In 1950, Hannah Arendt reflected on the aftermath of Nazism in Germany. She wondered at what seemed like a refusal to deal with the horrors of the war, writing, “A lack of response is evident everywhere, and it is difficult to say whether this signifies a half-conscious refusal to yield to grief or a genuine inability to feel. Amid the ruins, Germans mail each other postcards still showing the cathedrals and market places, the public buildings and bridges that no longer exist. And the indifference with which they walk through the rubble has its exact counterpart in the absence of mourning for the dead, or in the apathy with which they react, or rather fail to react, to the fate of the refugees in their midst.” These postcards of things that no longer exist are a form of denial and, to Arendt, a failure of the German people to deal with the consequences of the Nazi period, which systematically tore their own society apart through genocide and war. While the context, in this case, is different than it was at the end of the Second World War in Germany, the postcards of former glory are an apt metaphor for how we deal with the destruction of the industrial shape of the city of Chicago. Amid the ruins of American modernism, we as Americans are similarly sending each other “postcards” —  keeping the image of American cities alive, the legend of our great cities like Chicago.

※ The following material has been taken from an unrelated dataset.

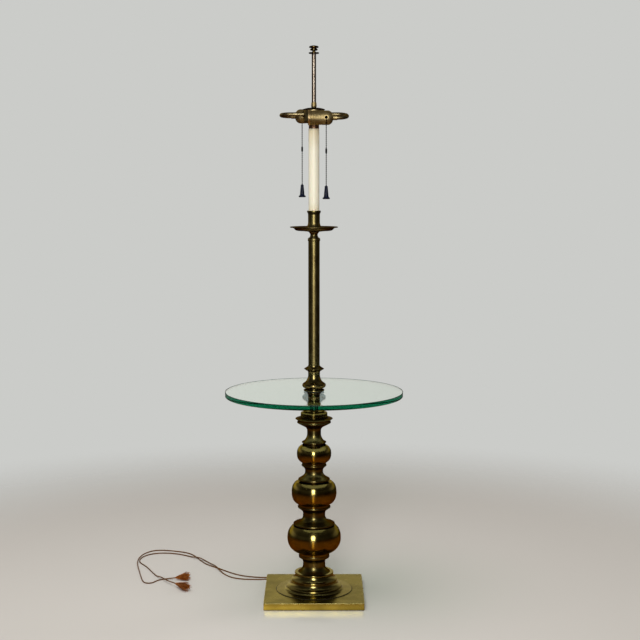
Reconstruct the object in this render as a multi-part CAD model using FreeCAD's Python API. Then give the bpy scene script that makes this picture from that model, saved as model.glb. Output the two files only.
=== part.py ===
import FreeCAD, Part
import math
import os

# Floor lamp with a round glass table, a two-light cluster and pull chains. Millimetres, +Z up.
# The origin is the centre of the felt under the base. The front faces -Y.

# ---- driving dimensions ---------------------------------------------------------------------
# base
base_side = 254.0
base_height = 18.5
base_corner_r = 3.5
base_edge_r = 1.2
sheet_wall = 2.0
felt_thickness = 3.0
felt_inset = 2.5
skirt_clear = 0.8
weight_clear = 0.6
nut_pocket_r = 16.0
nut_pocket_depth = 9.0

# pipe that clamps the stack
pipe_r = 5.0
pipe_wall = 1.5
pipe_clear = 0.15
pipe_below_nut = 1.0
nut_flats = 16.0
nut_height = 4.5
washer_r = 12.0
washer_thickness = 1.0

# stepped foot: radius of the flange and of the three rings, with their heights
foot_flange_r = 98.0
foot_flange_edge = 1.6
foot_ring_r = (71.0, 58.7, 49.8)
foot_ring_z = (7.6, 24.6, 41.8)
foot_height = 46.5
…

As a child, I was proud to live in the city with the tallest building in the world. When the Petronas Towers of Kuala Lumpur surpassed the Sears (now Willis) Tower in 1998, it felt like the end of Chicago’s reign in more ways than just the one. The 1990s were a period of destruction in Chicago — from public housing to public transport to industry. As the Willis Tower has been outgrown by global competitors and all plans to build an even taller tower have stalled, cities in Asia and the Middle East have taken up the mantel of progress that Chicago once wore. Now we’re left with our legends, our ghosts, and postcards of what we used to be.